A raspadinha, as novas lotarias e o enleante 761 das televisões
Agitam-se as hostes porque os métodos viciantes das ‘raspadinhas’ levam à ruína as pessoas de provecta idade, convictas de que podem fazer fortunas despendendo somas ridículas que repetidas ‘sem conta nem peso nem medida’ lhes exaurem o desbastado porta-moedas.
Mas nem por isso os senhores que mandam na vida de todos e cada um, em regime aberto, deixam de enxamear os ares com novas lotarias a que vai adicionada de modo directo e reflexo a publicidade que subjuga, submete, escraviza…

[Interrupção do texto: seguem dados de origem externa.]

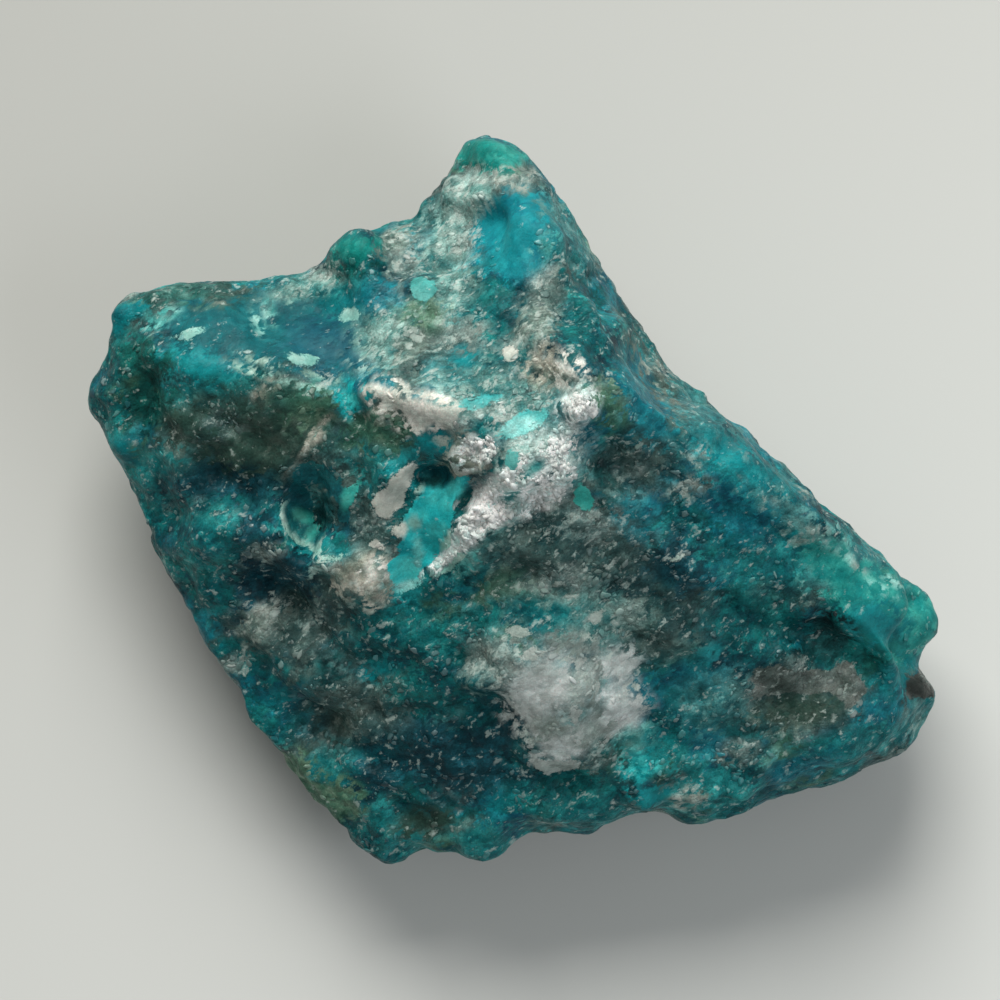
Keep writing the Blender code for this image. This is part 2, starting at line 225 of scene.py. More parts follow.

Fala-se de ‘adições’ quando deviam estar todos preocupados com estas maciças ‘subtracções’ que deixam as famílias em polvorosa.
Os concursos televisivos são outra pecha que tem como universo-alvo as pessoas retidas em casa pela condição física, pela idade, pela doença… E de euro em euro se vão ‘fortunas’!
“Grão-a-grão enche a galinha o papo”, diz o povo que é destarte espoliado…
E, no entanto, a atitude assediante dos apresentadores dos programas de TV que constitui como que o passo primeiro para o esbulho continua impune.
Sabe o que é o assédio?
Sabe que o assédio é o ingrediente propício das práticas desleais que, como tal, constituem um ilícito de mera ordenação social passível de coima para quem dele lança mão de molde a enredar na sua trama as pessoas?
Ora, assédio é…
Assédio é, segundo os dicionários, “insistência impertinente, perseguição, sugestão ou pretensão constantes em relação a alguém.” E assediar significa perseguir com propostas, sugerir com insistência; ser inoportuno ao tentar obter algo; molestar; abordar súbita ou inesperadamente.
É vulgar ouvir-se falar de assédio no plano sexual, como no moral, mas a figura surge na primeira metade da década de 2000, sob novos influxos, no domínio do direito contratual do consumo com absoluta pertinência e justificação. Como surgira já, aliás, no plano da proibição da discriminação, mormente com reflexos na esfera negocial, ex vi Lei 14/2008, de 12 de Março, resultado, aliás, da transposição da Directiva 2004/113, de 13 de Dezembro, que define, no plano de que se trata, assédio como segue:
“todas as situações em que ocorra um comportamento indesejado, relacionado [ou não] com o sexo de uma dada pessoa, com o objectivo ou o efeito de violar a sua dignidade e de criar um ambiente intimidativo, hostil, degradante, humilhante ou ofensivo”.
Sem se referir obviamente o Código do Trabalho ou o Código Penal que, no seu âmbito, recortam o conceito para os fins específicos neles consignados.
Uma lei de 12 de Fevereiro de 2019 (a n.º 12/2019) estende a disciplina do assédio ao arrendamento urbano para habitação, em cujo artigo 2.º adita ao Novíssimo Regime do Arrendamento Urbano uma norma com a redacção que segue, sob a epígrafe “proibição de assédio”:
“É proibido o assédio no arrendamento …, entendendo-se como tal qualquer comportamento ilegítimo do senhorio, de quem o represente ou de terceiro interessado na aquisição ou na comercialização do locado, que, com o objectivo de provocar a desocupação do mesmo, perturbe, constranja ou afecte a dignidade do arrendatário, subarrendatário ou das pessoas que com estes residam legitimamente no locado, os sujeite a um ambiente intimidativo, hostil, degradante, perigoso, humilhante, desestabilizador ou ofensivo, ou impeça ou prejudique gravemente o acesso e a fruição do locado.”
Agora já terá uma ideia do que seja o assédio.
Algo a que se assiste em três canais de televisão todos, mas todos os dias. Para desgraça alheia e gáudio dos que esportulam à saciedade os hipervulberáveis sem uma palavra de “quem de direito”!
O que faz a ERC – o Regulador da Comunicação Social - a que estas coisas, de si tão relevantes, escapam?